In Q4 also, TCPL’s comparable sales volumes (excluding Tata Chemicals’ merged consumer business) grew by 3 per cent year-on-year helped by its beverage portfolio (domestic and international) as compared to a volume decline reported by some FMCG peers. With this, TCPL’s top-line grew by 6 per cent and Ebitda by 29 per cent yoy in Q4. Reported figures were up 35.5 per cent and 77 per cent, respectively.
While food business volumes (demerged from Tata Chemicals) slipped 1 per cent in Q4, it was mainly due to supply chain issues and is now improving, says the management.

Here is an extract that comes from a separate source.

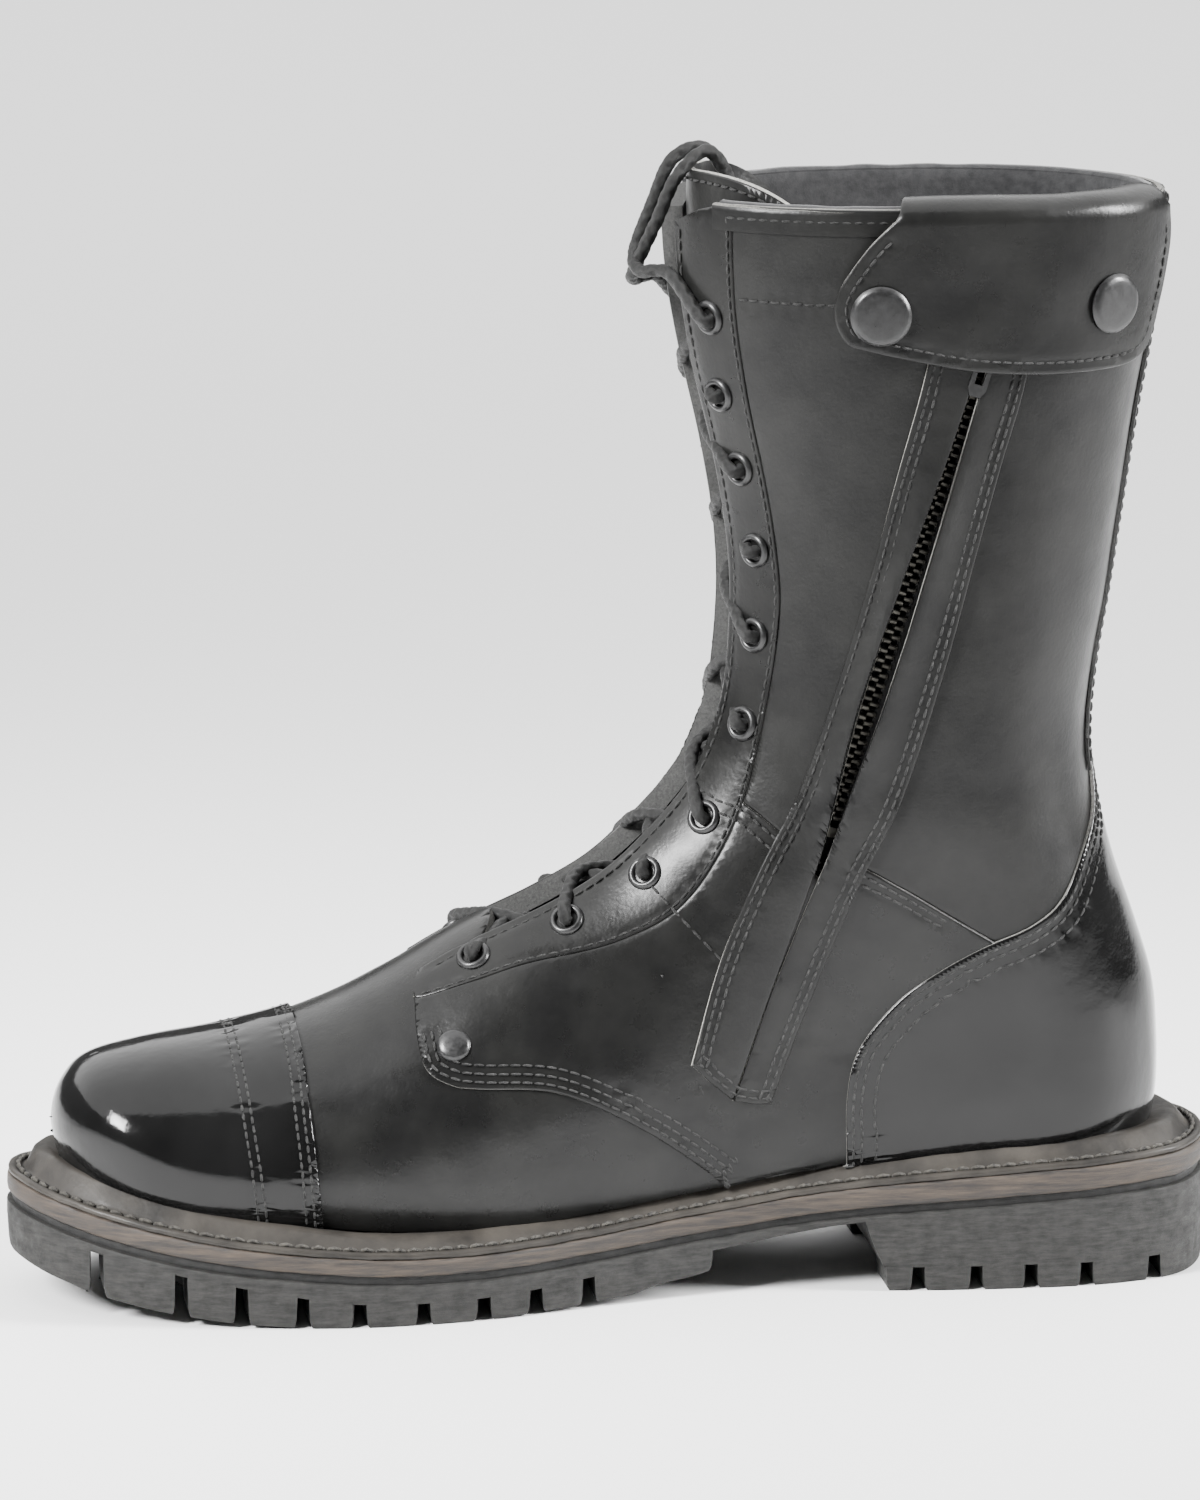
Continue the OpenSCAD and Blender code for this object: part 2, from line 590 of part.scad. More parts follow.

Analysts also believe that going ahead, additional growth push would come from the new management. Kotak Institutional Equities says that TCPL would have aggressive growth mindset and execution under the new CEO, Sunil D’Souza (who joins from Whirlpool after a commendable stint). D’Souza is also expected to expand TCPL’s distribution reach.
The caveat, however, is that the near-term performance of joint ventures (Starbucks), may prove to be a drag on TCPL’s consolidated bottom-line. Even in Q4, share of losses in joint ventures and exceptional items led to a Rs 122.5 crore net loss. As lockdown pain subsides, synergy benefits from merger of Tata Chemicals’ consumer business and expected cost efficiencies would be more visible in profits.
Notably, despite the lockdown-led disruption, JM Financial estimates TCPL's earnings to grow by 10 per cent in FY21 and by 20 per cent in next financial year.
Overall, analysts foresee over 20 per cent upside in the stock, which trades at 36 times FY22 earnings.